Özellikle son yıllarda sıkça vurgulanan “Her şeye olumlu tarafından bakmalıyız”, “Hep mutluluk peşinde koşmalıyız”, “Mutsuz hissetmekten kaçınmalıyız” “Stresten uzak durmalıyız” “Öfkelenmekten kaçınmalıyız” gibi söylemlerin insanların diğer duygularına yabancılaşmasına neden olduğunu söylemek mümkündür. Bazı insanlar için mutluluk akademik olarak başarılı olmaya, bazısı için işinde başarılı olmaya, kimi için de özel hayatının iyi gitmesine bağlıdır. Bu nedenle bu hedefleri konusunda beklentileri çok yüksektir ve bu başarılara çok büyük anlam ve değer atfederler. Ancak bu koşullar gerçekleşse bile yine de mutlu hissetmeyebilirler. Yüksek beklentilerini karşılayamadıkları için de mutsuz olabilirler. Hayatta hepimiz duygusal ihtiyaçlarımızı karşıladığımız ölçüde psikolojik olarak sağlıklı ve mutlu oluruz. Mutlu hissetmek psikolojik ve fiziksel sağlığımızı olumlu yönde etkiler ancak her zaman mutlu hissetmek sandığımız kadar yararlı değil hatta zararlı bile olabilir. Mutluluk, sevinmek, gülmek ne kadar insani ve doğalsa; üzülmek, ağlamak, kaygılanmak ya da utanmak, öfkelenmek de o kadar doğal, hatta bazen de gereklidir. Asıl önemli olan duyguların hangi durumda, nerede, ne zaman ve ne kadar süre mutlu hissedildiğidir.
Duygusal ihtiyaçlarımızı duygularımız sayesinde fark eder ve karşılarız. Bu nedenle sürekli mutlu hissederek her ihtiyacımızın farkına varamayız. Bazen hakkımızı aramamız için öfkelenmek, kendimizi korumak için kaygılanmak, ihtiyacımızı fark etmek için üzülmek ya da istediğimizi elde etmek için kıskanmak gerekir. Bu duyguları hissetmeyi kötü ya da kaçınılması gereken şeyler gibi görmek ihtiyacımızı anlamamızı da engeller. Duygular bazı koşullara verdiğimiz tepkilerdir. Örneğin yetiştirilmesi gereken bir iş varken hiç kaygı duymamak o durumda uyumsuzdur. Benzer şekilde haksızlığa uğrayınca hiç öfke hissetmemek de uygun değildir. Ancak bu duyguları hissedince ihtiyacı karşılamak için gerekli kaynakları araştırmak ve alternatif yolları görebilmek için harekete geçilebilir.
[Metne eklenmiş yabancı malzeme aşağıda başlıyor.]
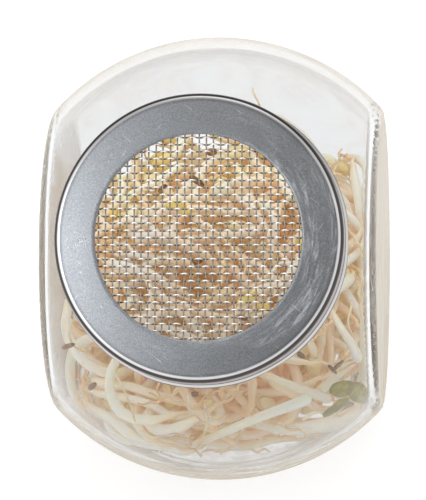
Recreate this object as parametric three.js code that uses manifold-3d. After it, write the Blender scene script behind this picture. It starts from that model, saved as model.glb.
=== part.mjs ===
// A sprouting jar two thirds full of mung bean sprouts.
//
// The jar is a round glass body with two flat sides, a flat base and a neck that leans
// forward. A steel lug cap with a wire-cloth window is twisted onto the neck.
// Millimetres, +Z up. The origin is the centre of the base, and the mouth faces -Y.
import * as THREE from "three";
import { mergeVertices } from "three/addons/utils/BufferGeometryUtils.js";
import Module from "manifold-3d";

const wasm = await Module();
wasm.setup();

// ---------------------------------------------------------------- driving dimensions
const BODY_RADIUS = 68; // the round body is part of a sphere
const HALF_WIDTH = 50.4; // from the middle to each flat side
const CENTRE_HEIGHT = 56; // of the sphere's centre above the base
const WALL = 3.1;
const BASE_WALL = 10;
const EDGE_FILLET = 3; // where the sphere meets a flat side
const INNER_FILLET = 3;
const MOUTH_ELEVATION = THREE.MathUtils.degToRad(45); // of the neck's axis above level

// Neck and cap sizes are radii, and distances from the sphere's centre along the neck.
const NECK_RADIUS = 39.3;
const BORE_RADIUS = 36.2;
const NECK_FILLET = 3;
const NECK_FILLET_DEG = 15; // the fillet stops this far short of its touch on the body
const LIP = 69.9;
const LIP_ROUND = 0.8;
const TRANSFER_BEAD = { at: 58.2, half: 1.1, radius: 40.3 };
const LUG_COUNT = 6;
const RIDGE = { low: 64.6, high: 66.2, root: 37.2, radius: 40.3, spanDeg: 42, bevel: 0.4 };
const LUG = { low: 62.4, high: 64.2, inner: 39.75, spanDeg: 12 };

const SHEET = 0.5; // thickness of the cap's steel
const WINDOW_RADIUS = 30.25;
const HEM_RADIUS = 0.45;
const PANEL_TOP = 73.6;
const PANEL_EDGE = 40.6; // where the flat panel turns into the shoulder
const PANEL_DROP = 0.65; // the panel falls this much from its window to its shoulder
const SKIRT_RADIUS = 42.4;
const CURL = { radius: 1.15, ring: 42.2, at: 61.2, startDeg: 70 };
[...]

Bazı insanlar üzüldüğünde dağılmaktan, bir daha toparlanamamaktan veya depresyona girmekten korktukları için üzüntülerini yaşamaya izin vermezler. Üzüntüyü geçiştirmek ve hissetmemek için türlü yollara başvurur ve zamanla üzüntü duygularına duyarsızlaşırlar. Oysa üzülmeden sevinmek, sevinmeden üzülmek mümkün olmaz. Her duygu gibi üzüntü de yaşandıkça geçer. Bastırılan ya da geçiştirilen her duygu daha şiddetli ya da uygunsuz şekillerde çıkmaya meyillidir. Öfkelendiğimiz bir şeyi ifade etmeyip geçiştirdiğimizde daha sonra öfkemiz daha şiddetli ve uygunsuz bir şekilde ortaya çıkar. Duygularımızı kontrol edemeyiz ancak o duyguyu hissederken nasıl davranacağımızı kontrol edebiliriz. Öfkeliyken bağırmayı veya suçlamayı da seçebiliriz, o an durmayı ya da daha uygun bir dille ifade etmeyi de. Yani nasıl davranacağımızı seçmek bizim kontrolümüzdedir.
Özetle, duygular ihtiyacımızı anlamamız için birer rehberdir. Her duygunun bize anlatmaya çalıştığı bir şey vardır. Yeter ki duygularımızın ne dediğini duymak için durup bir kendimizi dinleyelim, duygularımızı olduğu gibi kabul ederek hissetmeye izin verelim.